LOBSTER STUFFED TENDERLOIN

Joe & Brenda Bugel, Coach

Elegant and oh! so good!

3-4 lbs whole beef tenderloin

2 4-oz frozen lobster tails

1 TBS melted butter

1.5 Tsp lemon juice

6 slices bacon, partially cooked

half cup sliced green onion

half cup butter

half cup dry white wine

1/8 Tsp garlic salt

Pre-heat oven to 450. Place lobster tails in boiled salted water. Cover and simmer 5 minutes. Drain and remove lobster meat from shells. Cut lobster meat in half lengthwise. Remove beef from refrigerator. Slit beef from top lengthwise and then cut to within half inch of bottom, leaving the ends intact. Place lobster meat end-to-end inside pocket of beef. Combine melted butter and lemon juice. Drizzle on lobster. Close roast, and tie together with string.
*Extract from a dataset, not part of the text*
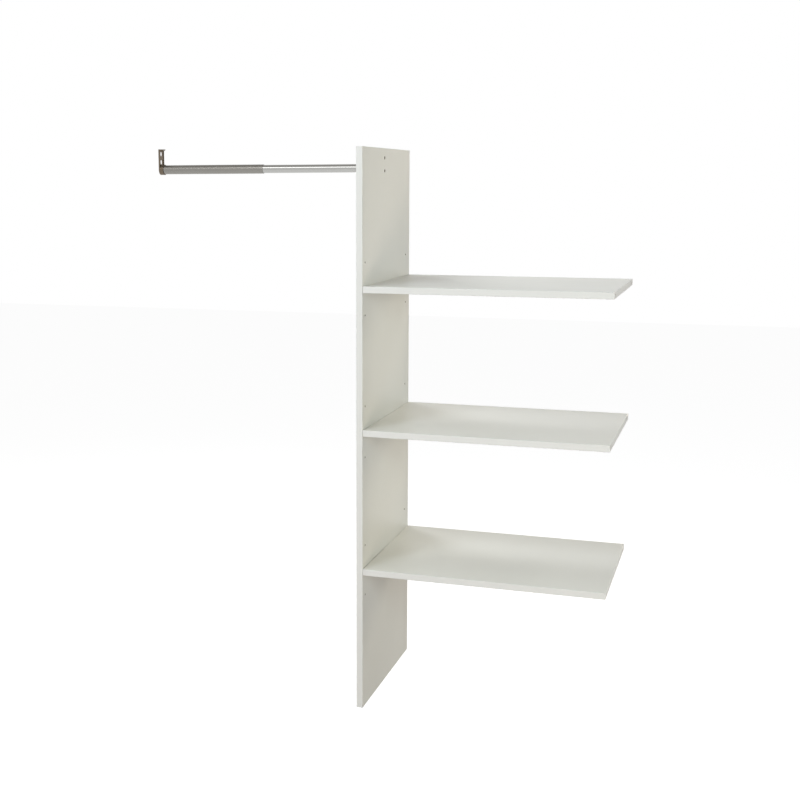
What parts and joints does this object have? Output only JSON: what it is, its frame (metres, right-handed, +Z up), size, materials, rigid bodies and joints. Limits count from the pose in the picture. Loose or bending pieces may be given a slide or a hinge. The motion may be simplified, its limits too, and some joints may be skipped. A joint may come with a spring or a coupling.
{
  "type": "wall mounted closet system",
  "caption": "Tall white partition board with cantilevered shelves on one side and a telescopic clothes rail with a slotted end bracket on the other, fixed to a wall.",
  "frame": {"origin": "middle of the partition's back edge, in the plane of the wall", "axes": "+X along the shelves, away from the partition; +Y into the wall; +Z up"},
  "size_m": [1.217, 0.425, 1.4043],
  "materials": {
    "white_board": "white melamine facing on chipboard",
    "white_band": "white plastic edge band",
    "chromed_tube": "bright chrome plate",
    "satin_tube": "satin plate",
    "bronzed_steel": "dull plated pressed steel",
    "die_cast_zinc": "raw die casting",
    "zinc_plated_steel": "bright zinc plate",
    "black_plastic": "moulded"
  },
  "bodies": {
    "closet_frame": {"partition_board": "white_board", "partition_front_band": "white_band", "partition_back_band": "white_band", "partition_top_band": "white_band", "partition_foot_band": "white_band", "lower_shelf_board": "white_board", "lower_shelf_front_band": "white_band", "lower_shelf_back_band": "white_band", "lower_shelf_fixed_end_band": "white_band", "lower_shelf_free_end_band": "white_band", "lower_shelf_front_bolt": "zinc_plated_steel", "lower_shelf_back_bolt": "zinc_plated_steel", "middle_shelf_board": "white_board", "middle_shelf_front_band": "white_band", "middle_shelf_back_band": "white_band", "middle_shelf_fixed_end_band": "white_band", "middle_shelf_free_end_band": "white_band", "middle_shelf_front_bolt": "zinc_plated_steel", "middle_shelf_back_bolt": "zinc_plated_steel", "upper_shelf_board": "white_board", "upper_shelf_front_band": "white_band", "upper_shelf_back_band": "white_band", "upper_shelf_fixed_end_band": "white_band", "upper_shelf_free_end_band": "white_band", "upper_shelf_front_bolt": "zinc_plated_steel", "upper_shelf_back_bolt": "zinc_plated_steel", "rail_inner_tube": "chromed_tube", "rail_glide": "black_plastic", "partition_rail_socket": "bronzed_steel", "socket_upper_screw": "zinc_plated_steel", "socket_upper_sleeve_nut": "zinc_plated_steel", "socket_lower_screw": "zinc_plated_steel", "socket_lower_sleeve_nut": "zinc_plated_steel", "lower_wall_angle": "zinc_plated_steel", "lower_angle_back_screw": "zinc_plated_steel", "lower_angle_front_screw": "zinc_plated_steel", "middle_wall_angle": "zinc_plated_steel", "middle_angle_back_screw": "zinc_plated_steel", "middle_angle_front_screw": "zinc_plated_steel", "upper_wall_angle": "zinc_plated_steel", "upper_angle_back_screw": "zinc_plated_steel", "upper_angle_front_screw": "zinc_plated_steel"},
    "lower_shelf_fixed_front_cam": {"lower_shelf_fixed_front_cam": "die_cast_zinc"},
    "lower_shelf_fixed_back_cam": {"lower_shelf_fixed_back_cam": "die_cast_zinc"},
    "lower_shelf_free_front_cam": {"lower_shelf_free_front_cam": "die_cast_zinc"},
    "lower_shelf_free_back_cam": {"lower_shelf_free_back_cam": "die_cast_zinc"},
    "middle_shelf_fixed_front_cam": {"middle_shelf_fixed_front_cam": "die_cast_zinc"},
    "middle_shelf_fixed_back_cam": {"middle_shelf_fixed_back_cam": "die_cast_zinc"},
    "middle_shelf_free_front_cam": {"middle_shelf_free_front_cam": "die_cast_zinc"},
    "middle_shelf_free_back_cam": {"middle_shelf_free_back_cam": "die_cast_zinc"},
    "upper_shelf_fixed_front_cam": {"upper_shelf_fixed_front_cam": "die_cast_zinc"},
    "upper_shelf_fixed_back_cam": {"upper_shelf_fixed_back_cam": "die_cast_zinc"},
    "upper_shelf_free_front_cam": {"upper_shelf_free_front_cam": "die_cast_zinc"},
    "upper_shelf_free_back_cam": {"upper_shelf_free_back_cam": "die_cast_zinc"},
    "rail_slider": {"far_rail_bracket": "bronzed_steel", "rail_outer_tube": "satin_tube"}
  },
  "joints": [
    {"name": "rail_extension", "type": "slide", "parent": "closet_frame", "child": "rail_slider", "axis": [-1, 0, 0], "range_m": [-0.165, 0.07]},
    {"name": "lower_shelf_fixed_front_cam_turn", "type": "hinge", "parent": "closet_frame", "child": "lower_shelf_fixed_front_cam", "pos_m": [0.042, -0.403, -0.344], "axis": [0, 0, 1], "range_deg": [0, 150]},
    {"name": "lower_shelf_fixed_back_cam_turn", "type": "hinge", "parent": "closet_frame", "child": "lower_shelf_fixed_back_cam", "pos_m": [0.042, -0.037, -0.344], "axis": [0, 0, 1], "range_deg": [0, 150]},
    {"name": "lower_shelf_free_front_cam_turn", "type": "hinge", "parent": "closet_frame", "child": "lower_shelf_free_front_cam", "pos_m": [0.569, -0.403, -0.344], "axis": [0, 0, 1], "range_deg": [-150, 0]},
    {"name": "lower_shelf_free_back_cam_turn", "type": "hinge", "parent": "closet_frame", "child": "lower_shelf_free_back_cam", "pos_m": [0.569, -0.037, -0.344], "axis": [0, 0, 1], "range_deg": [-150, 0]},
    {"name": "middle_shelf_fixed_front_cam_turn", "type": "hinge", "parent": "closet_frame", "child": "middle_shelf_fixed_front_cam", "pos_m": [0.042, -0.403, 0.008], "axis": [0, 0, 1], "range_deg": [0, 150]},
    {"name": "middle_shelf_fixed_back_cam_turn", "type": "hinge", "parent": "closet_frame", "child": "middle_shelf_fixed_back_cam", "pos_m": [0.042, -0.037, 0.008], "axis": [0, 0, 1], "range_deg": [0, 150]},
    {"name": "middle_shelf_free_front_cam_turn", "type": "hinge", "parent": "closet_frame", "child": "middle_shelf_free_front_cam", "pos_m": [0.569, -0.403, 0.008], "axis": [0, 0, 1], "range_deg": [-150, 0]},
    {"name": "middle_shelf_free_back_cam_turn", "type": "hinge", "parent": "closet_frame", "child": "middle_shelf_free_back_cam", "pos_m": [0.569, -0.037, 0.008], "axis": [0, 0, 1], "range_deg": [-150, 0]},
    {"name": "upper_shelf_fixed_front_cam_turn", "type": "hinge", "parent": "closet_frame", "child": "upper_shelf_fixed_front_cam", "pos_m": [0.042, -0.403, 0.36], "axis": [0, 0, 1], "range_deg": [0, 150]},
    {"name": "upper_shelf_fixed_back_cam_turn", "type": "hinge", "parent": "closet_frame", "child": "upper_shelf_fixed_back_cam", "pos_m": [0.042, -0.037, 0.36], "axis": [0, 0, 1], "range_deg": [0, 150]},
    {"name": "upper_shelf_free_front_cam_turn", "type": "hinge", "parent": "closet_frame", "child": "upper_shelf_free_front_cam", "pos_m": [0.569, -0.403, 0.36], "axis": [0, 0, 1], "range_deg": [-150, 0]},
    {"name": "upper_shelf_free_back_cam_turn", "type": "hinge", "parent": "closet_frame", "child": "upper_shelf_free_back_cam", "pos_m": [0.569, -0.037, 0.36], "axis": [0, 0, 1], "range_deg": [-150, 0]}
  ]
}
Place on rack of roasting pan.

Roast 30 minutes at 450. Place bacon on top, roast 5 minutes longer. In saucepan, saute onion and butter. Add wine and garlic salt. Heat. Slice roast. Spoon on wine sauce.

If you prefer your tenderloin cooked more than rare, remove beef from refrigerator for 20 minutes before starting recipe.